En août 1999, Vladimir Poutine, tout juste nommé premier ministre, avait affirmé, dans un langage pour le moins fleuri, qu'il irait « buter les Tchétchènes jusque dans les chiottes » (1). Mais dix ans plus tard, l'armée russe n'a toujours pas découvert toutes les « chiottes » en question. Les cachettes des ennemis de Moscou sont réparties sur l'ensemble du Caucase du Nord, et l'on n'y trouve pas que des Tchétchènes. Partout, des membres des forces de l'ordre tombent sous les balles de militants qui se battent pour un djihad dont la portée dépasse la seule Tchétchénie. En 1999, le premier ministre Poutine partait pacifier une république séparatiste. En 2009, de nouveau premier ministre, Vladimir Poutine se trouve face à une guérilla régionale dominée par des djihadistes.
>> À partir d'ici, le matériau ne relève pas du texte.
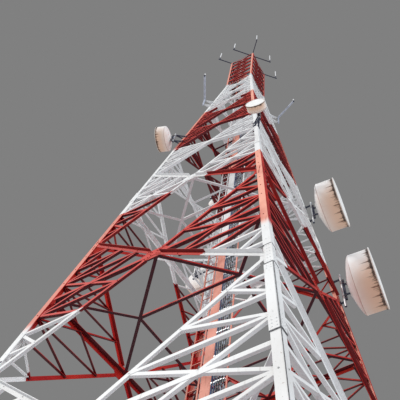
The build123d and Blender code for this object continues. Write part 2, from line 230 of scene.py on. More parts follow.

Cette lutte sans fin, ponctuée par deux guerres (2), remet en question la capacité russe à faire régner l'ordre sur son propre territoire.Comment en est-on arrivé là ? Comment la lutte nationaliste tchétchène est-elle devenue un djihad mené dans l'ensemble du Caucase du Nord ? Analyser la dégradation sécuritaire qu'a connue cette région clé pour le Kremlin (3) est essentiel. Pour une raison simple : le statut de la Russie au XXIe siècle dépendra de son aptitude à « tenir » la zone. Si elle parvient à restaurer l'ordre, elle a de bonnes chances d'être perçue comme une grande puissance. Si elle échoue, elle sera vue comme un État en perte de vitesse.
De la lutte pour l'indépendance au djihad
La situation actuelle est due à l'évolution de la guerre en Tchétchénie, où la lutte de libération nationale s'est progressivement muée en djihad à portée régionale. Cette transformation s'explique par la capacité des djihadistes - étrangers et locaux - à imposer leurs idées, au point de prendre la tête du mouvement nationaliste.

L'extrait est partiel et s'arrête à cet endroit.